EXERCISE DIRECTIONS
The data must be returned in full and exactly as given.

DATASET EXCERPT

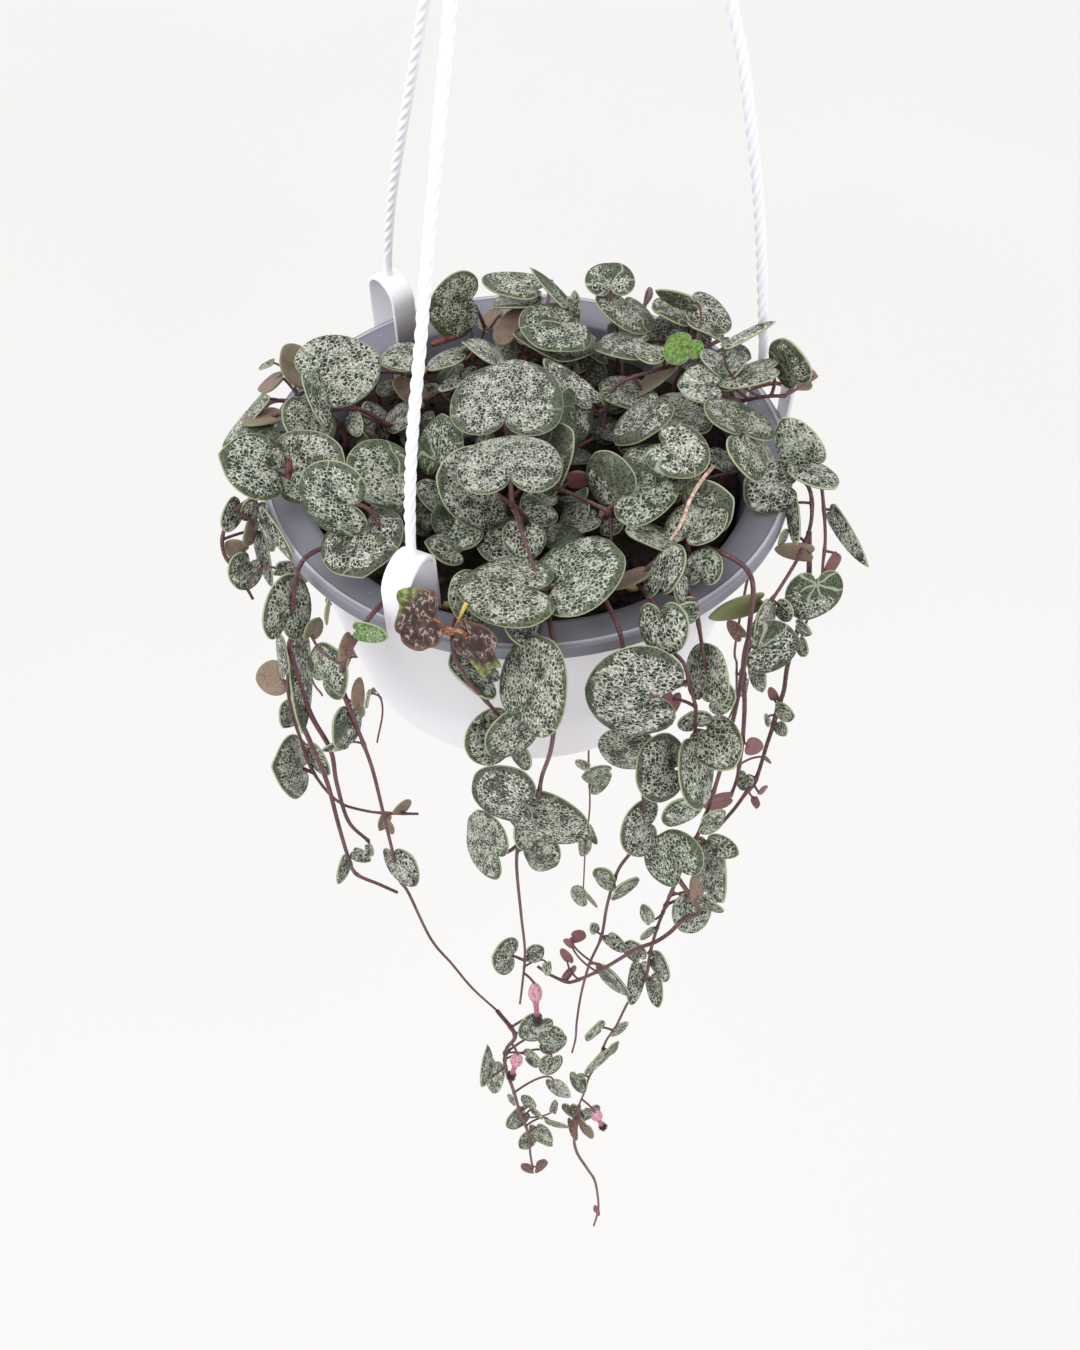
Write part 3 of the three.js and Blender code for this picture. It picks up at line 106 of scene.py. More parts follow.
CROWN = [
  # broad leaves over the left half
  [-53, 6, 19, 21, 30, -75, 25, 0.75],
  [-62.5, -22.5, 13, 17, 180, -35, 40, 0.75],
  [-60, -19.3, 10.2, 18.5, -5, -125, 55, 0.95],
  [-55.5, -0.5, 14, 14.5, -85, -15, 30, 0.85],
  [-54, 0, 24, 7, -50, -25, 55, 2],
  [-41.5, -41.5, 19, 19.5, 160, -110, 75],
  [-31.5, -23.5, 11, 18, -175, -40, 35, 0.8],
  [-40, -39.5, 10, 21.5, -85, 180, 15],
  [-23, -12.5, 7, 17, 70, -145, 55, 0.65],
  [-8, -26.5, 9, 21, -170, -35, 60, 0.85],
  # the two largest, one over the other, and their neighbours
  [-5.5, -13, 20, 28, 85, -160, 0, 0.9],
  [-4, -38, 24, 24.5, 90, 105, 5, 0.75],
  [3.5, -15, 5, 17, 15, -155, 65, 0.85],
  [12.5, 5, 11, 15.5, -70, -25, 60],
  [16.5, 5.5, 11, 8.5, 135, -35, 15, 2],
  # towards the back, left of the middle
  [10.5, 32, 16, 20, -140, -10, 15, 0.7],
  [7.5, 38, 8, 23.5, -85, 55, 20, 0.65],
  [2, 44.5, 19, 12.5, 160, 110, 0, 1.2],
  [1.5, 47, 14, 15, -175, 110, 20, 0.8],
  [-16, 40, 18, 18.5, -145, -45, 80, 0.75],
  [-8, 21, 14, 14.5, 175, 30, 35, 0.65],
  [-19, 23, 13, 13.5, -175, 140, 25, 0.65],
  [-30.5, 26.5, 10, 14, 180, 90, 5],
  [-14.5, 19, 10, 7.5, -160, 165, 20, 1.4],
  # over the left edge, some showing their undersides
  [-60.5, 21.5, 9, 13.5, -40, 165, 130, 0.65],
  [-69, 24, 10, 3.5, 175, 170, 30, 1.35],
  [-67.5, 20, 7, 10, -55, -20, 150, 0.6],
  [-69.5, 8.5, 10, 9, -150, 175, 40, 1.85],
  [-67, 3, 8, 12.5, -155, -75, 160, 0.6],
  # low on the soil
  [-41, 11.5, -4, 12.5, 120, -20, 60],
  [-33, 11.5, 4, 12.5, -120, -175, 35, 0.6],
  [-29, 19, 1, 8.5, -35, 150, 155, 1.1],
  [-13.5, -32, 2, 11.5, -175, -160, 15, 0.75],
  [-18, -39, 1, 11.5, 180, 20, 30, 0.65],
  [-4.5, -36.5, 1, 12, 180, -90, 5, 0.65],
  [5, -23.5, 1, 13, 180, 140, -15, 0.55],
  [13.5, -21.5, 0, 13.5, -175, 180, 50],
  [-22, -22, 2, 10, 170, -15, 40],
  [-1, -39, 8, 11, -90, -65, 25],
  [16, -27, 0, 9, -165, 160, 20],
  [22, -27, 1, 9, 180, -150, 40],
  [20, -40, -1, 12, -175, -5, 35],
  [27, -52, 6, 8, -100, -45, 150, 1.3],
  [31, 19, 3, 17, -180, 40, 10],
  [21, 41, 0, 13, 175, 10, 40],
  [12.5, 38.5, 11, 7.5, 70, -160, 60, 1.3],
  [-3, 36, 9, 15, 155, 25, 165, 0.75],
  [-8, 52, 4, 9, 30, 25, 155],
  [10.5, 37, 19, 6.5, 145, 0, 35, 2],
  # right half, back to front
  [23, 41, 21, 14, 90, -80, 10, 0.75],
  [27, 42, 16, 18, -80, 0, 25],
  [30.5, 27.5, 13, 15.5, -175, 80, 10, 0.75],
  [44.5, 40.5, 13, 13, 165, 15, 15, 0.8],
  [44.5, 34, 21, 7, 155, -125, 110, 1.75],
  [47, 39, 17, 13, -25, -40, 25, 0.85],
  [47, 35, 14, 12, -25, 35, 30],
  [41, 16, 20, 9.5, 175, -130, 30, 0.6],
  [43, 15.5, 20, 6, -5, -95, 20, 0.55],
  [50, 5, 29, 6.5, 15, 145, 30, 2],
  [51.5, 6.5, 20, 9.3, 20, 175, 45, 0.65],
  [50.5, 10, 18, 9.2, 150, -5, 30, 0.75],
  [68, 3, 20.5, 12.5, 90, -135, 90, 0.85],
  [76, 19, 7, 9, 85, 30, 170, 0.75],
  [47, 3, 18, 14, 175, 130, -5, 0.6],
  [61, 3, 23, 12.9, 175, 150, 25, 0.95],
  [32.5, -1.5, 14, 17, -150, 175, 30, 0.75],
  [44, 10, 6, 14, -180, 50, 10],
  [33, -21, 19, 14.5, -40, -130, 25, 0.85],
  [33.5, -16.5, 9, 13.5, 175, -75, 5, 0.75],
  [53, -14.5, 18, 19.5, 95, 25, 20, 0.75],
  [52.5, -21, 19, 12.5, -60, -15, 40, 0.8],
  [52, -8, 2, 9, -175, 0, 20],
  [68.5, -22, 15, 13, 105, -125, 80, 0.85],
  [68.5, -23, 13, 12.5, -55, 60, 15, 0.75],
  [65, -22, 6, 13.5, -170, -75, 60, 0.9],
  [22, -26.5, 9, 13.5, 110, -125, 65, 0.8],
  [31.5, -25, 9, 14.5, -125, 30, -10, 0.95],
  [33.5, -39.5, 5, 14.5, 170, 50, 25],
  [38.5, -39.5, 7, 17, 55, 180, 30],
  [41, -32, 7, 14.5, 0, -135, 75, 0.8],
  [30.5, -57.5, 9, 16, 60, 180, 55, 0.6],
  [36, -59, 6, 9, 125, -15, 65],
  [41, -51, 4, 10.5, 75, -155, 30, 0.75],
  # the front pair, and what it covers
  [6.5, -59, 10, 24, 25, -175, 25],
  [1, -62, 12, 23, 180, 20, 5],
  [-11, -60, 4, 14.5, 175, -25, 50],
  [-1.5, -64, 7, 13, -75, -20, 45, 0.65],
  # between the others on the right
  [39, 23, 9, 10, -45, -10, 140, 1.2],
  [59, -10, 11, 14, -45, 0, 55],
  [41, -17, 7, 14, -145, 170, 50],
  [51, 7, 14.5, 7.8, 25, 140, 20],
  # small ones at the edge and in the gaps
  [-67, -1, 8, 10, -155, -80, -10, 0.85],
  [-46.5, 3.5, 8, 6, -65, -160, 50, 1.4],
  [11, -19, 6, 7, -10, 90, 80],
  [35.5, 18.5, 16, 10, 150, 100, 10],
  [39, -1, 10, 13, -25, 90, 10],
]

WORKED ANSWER
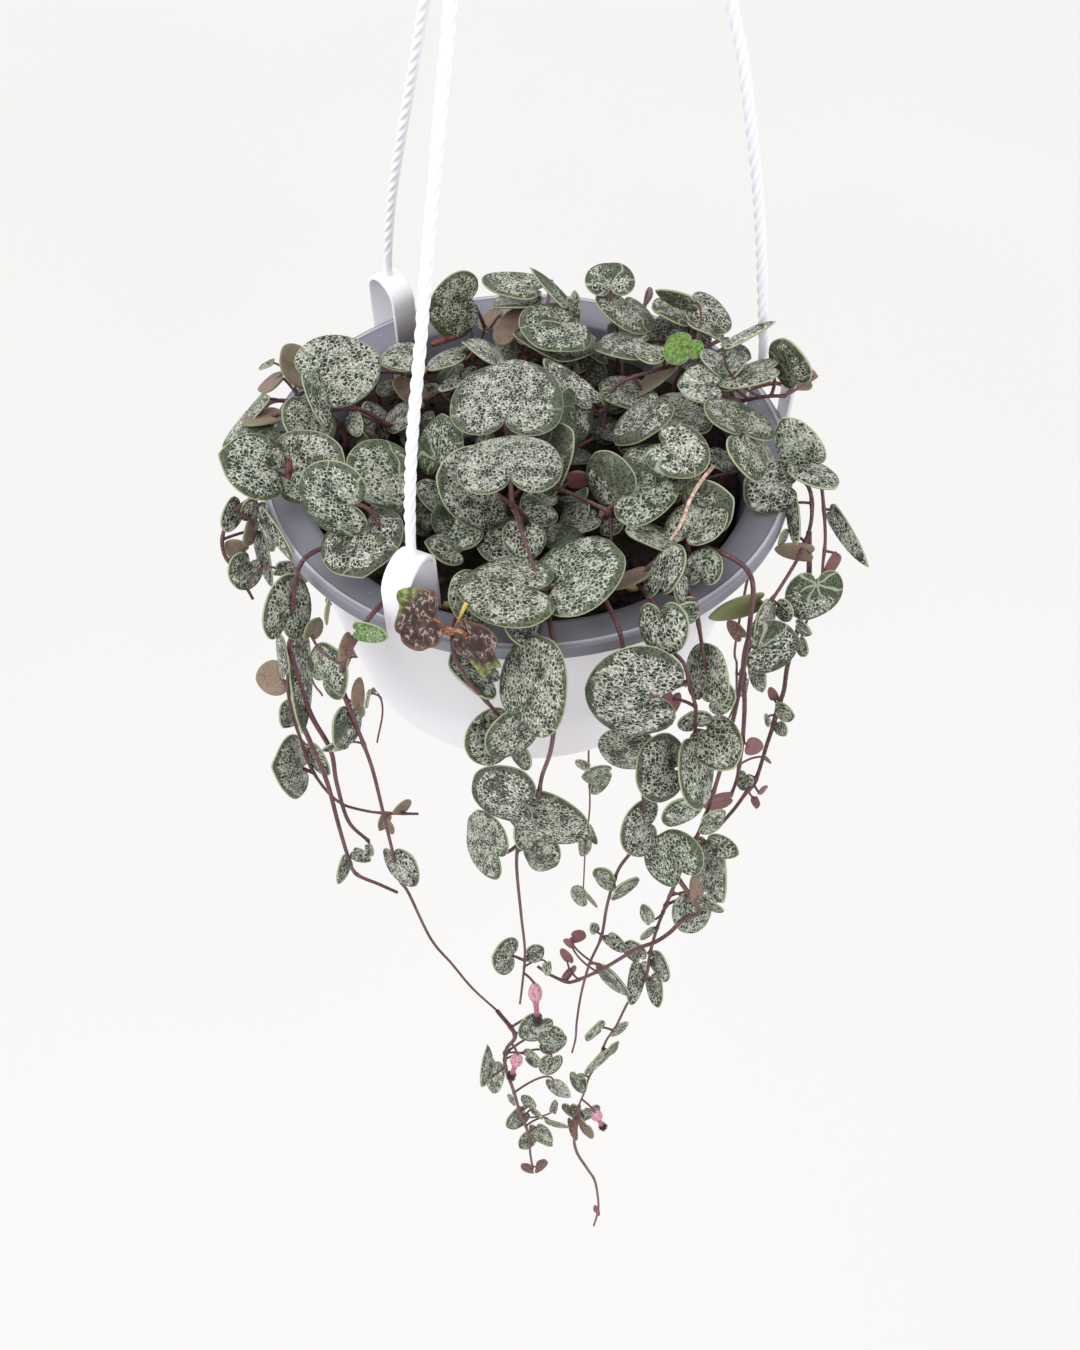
Write part 3 of the three.js and Blender code for this picture. It picks up at line 106 of scene.py. More parts follow.
CROWN = [
  # broad leaves over the left half
  [-53, 6, 19, 21, 30, -75, 25, 0.75],
  [-62.5, -22.5, 13, 17, 180, -35, 40, 0.75],
  [-60, -19.3, 10.2, 18.5, -5, -125, 55, 0.95],
  [-55.5, -0.5, 14, 14.5, -85, -15, 30, 0.85],
  [-54, 0, 24, 7, -50, -25, 55, 2],
  [-41.5, -41.5, 19, 19.5, 160, -110, 75],
  [-31.5, -23.5, 11, 18, -175, -40, 35, 0.8],
  [-40, -39.5, 10, 21.5, -85, 180, 15],
  [-23, -12.5, 7, 17, 70, -145, 55, 0.65],
  [-8, -26.5, 9, 21, -170, -35, 60, 0.85],
  # the two largest, one over the other, and their neighbours
  [-5.5, -13, 20, 28, 85, -160, 0, 0.9],
  [-4, -38, 24, 24.5, 90, 105, 5, 0.75],
  [3.5, -15, 5, 17, 15, -155, 65, 0.85],
  [12.5, 5, 11, 15.5, -70, -25, 60],
  [16.5, 5.5, 11, 8.5, 135, -35, 15, 2],
  # towards the back, left of the middle
  [10.5, 32, 16, 20, -140, -10, 15, 0.7],
  [7.5, 38, 8, 23.5, -85, 55, 20, 0.65],
  [2, 44.5, 19, 12.5, 160, 110, 0, 1.2],
  [1.5, 47, 14, 15, -175, 110, 20, 0.8],
  [-16, 40, 18, 18.5, -145, -45, 80, 0.75],
  [-8, 21, 14, 14.5, 175, 30, 35, 0.65],
  [-19, 23, 13, 13.5, -175, 140, 25, 0.65],
  [-30.5, 26.5, 10, 14, 180, 90, 5],
  [-14.5, 19, 10, 7.5, -160, 165, 20, 1.4],
  # over the left edge, some showing their undersides
  [-60.5, 21.5, 9, 13.5, -40, 165, 130, 0.65],
  [-69, 24, 10, 3.5, 175, 170, 30, 1.35],
  [-67.5, 20, 7, 10, -55, -20, 150, 0.6],
  [-69.5, 8.5, 10, 9, -150, 175, 40, 1.85],
  [-67, 3, 8, 12.5, -155, -75, 160, 0.6],
  # low on the soil
  [-41, 11.5, -4, 12.5, 120, -20, 60],
  [-33, 11.5, 4, 12.5, -120, -175, 35, 0.6],
  [-29, 19, 1, 8.5, -35, 150, 155, 1.1],
  [-13.5, -32, 2, 11.5, -175, -160, 15, 0.75],
  [-18, -39, 1, 11.5, 180, 20, 30, 0.65],
  [-4.5, -36.5, 1, 12, 180, -90, 5, 0.65],
  [5, -23.5, 1, 13, 180, 140, -15, 0.55],
  [13.5, -21.5, 0, 13.5, -175, 180, 50],
  [-22, -22, 2, 10, 170, -15, 40],
  [-1, -39, 8, 11, -90, -65, 25],
  [16, -27, 0, 9, -165, 160, 20],
  [22, -27, 1, 9, 180, -150, 40],
  [20, -40, -1, 12, -175, -5, 35],
  [27, -52, 6, 8, -100, -45, 150, 1.3],
  [31, 19, 3, 17, -180, 40, 10],
  [21, 41, 0, 13, 175, 10, 40],
  [12.5, 38.5, 11, 7.5, 70, -160, 60, 1.3],
  [-3, 36, 9, 15, 155, 25, 165, 0.75],
  [-8, 52, 4, 9, 30, 25, 155],
  [10.5, 37, 19, 6.5, 145, 0, 35, 2],
  # right half, back to front
  [23, 41, 21, 14, 90, -80, 10, 0.75],
  [27, 42, 16, 18, -80, 0, 25],
  [30.5, 27.5, 13, 15.5, -175, 80, 10, 0.75],
  [44.5, 40.5, 13, 13, 165, 15, 15, 0.8],
  [44.5, 34, 21, 7, 155, -125, 110, 1.75],
  [47, 39, 17, 13, -25, -40, 25, 0.85],
  [47, 35, 14, 12, -25, 35, 30],
  [41, 16, 20, 9.5, 175, -130, 30, 0.6],
  [43, 15.5, 20, 6, -5, -95, 20, 0.55],
  [50, 5, 29, 6.5, 15, 145, 30, 2],
  [51.5, 6.5, 20, 9.3, 20, 175, 45, 0.65],
  [50.5, 10, 18, 9.2, 150, -5, 30, 0.75],
  [68, 3, 20.5, 12.5, 90, -135, 90, 0.85],
  [76, 19, 7, 9, 85, 30, 170, 0.75],
  [47, 3, 18, 14, 175, 130, -5, 0.6],
  [61, 3, 23, 12.9, 175, 150, 25, 0.95],
  [32.5, -1.5, 14, 17, -150, 175, 30, 0.75],
  [44, 10, 6, 14, -180, 50, 10],
  [33, -21, 19, 14.5, -40, -130, 25, 0.85],
  [33.5, -16.5, 9, 13.5, 175, -75, 5, 0.75],
  [53, -14.5, 18, 19.5, 95, 25, 20, 0.75],
  [52.5, -21, 19, 12.5, -60, -15, 40, 0.8],
  [52, -8, 2, 9, -175, 0, 20],
  [68.5, -22, 15, 13, 105, -125, 80, 0.85],
  [68.5, -23, 13, 12.5, -55, 60, 15, 0.75],
  [65, -22, 6, 13.5, -170, -75, 60, 0.9],
  [22, -26.5, 9, 13.5, 110, -125, 65, 0.8],
  [31.5, -25, 9, 14.5, -125, 30, -10, 0.95],
  [33.5, -39.5, 5, 14.5, 170, 50, 25],
  [38.5, -39.5, 7, 17, 55, 180, 30],
  [41, -32, 7, 14.5, 0, -135, 75, 0.8],
  [30.5, -57.5, 9, 16, 60, 180, 55, 0.6],
  [36, -59, 6, 9, 125, -15, 65],
  [41, -51, 4, 10.5, 75, -155, 30, 0.75],
  # the front pair, and what it covers
  [6.5, -59, 10, 24, 25, -175, 25],
  [1, -62, 12, 23, 180, 20, 5],
  [-11, -60, 4, 14.5, 175, -25, 50],
  [-1.5, -64, 7, 13, -75, -20, 45, 0.65],
  # between the others on the right
  [39, 23, 9, 10, -45, -10, 140, 1.2],
  [59, -10, 11, 14, -45, 0, 55],
  [41, -17, 7, 14, -145, 170, 50],
  [51, 7, 14.5, 7.8, 25, 140, 20],
  # small ones at the edge and in the gaps
  [-67, -1, 8, 10, -155, -80, -10, 0.85],
  [-46.5, 3.5, 8, 6, -65, -160, 50, 1.4],
  [11, -19, 6, 7, -10, 90, 80],
  [35.5, 18.5, 16, 10, 150, 100, 10],
  [39, -1, 10, 13, -25, 90, 10],
]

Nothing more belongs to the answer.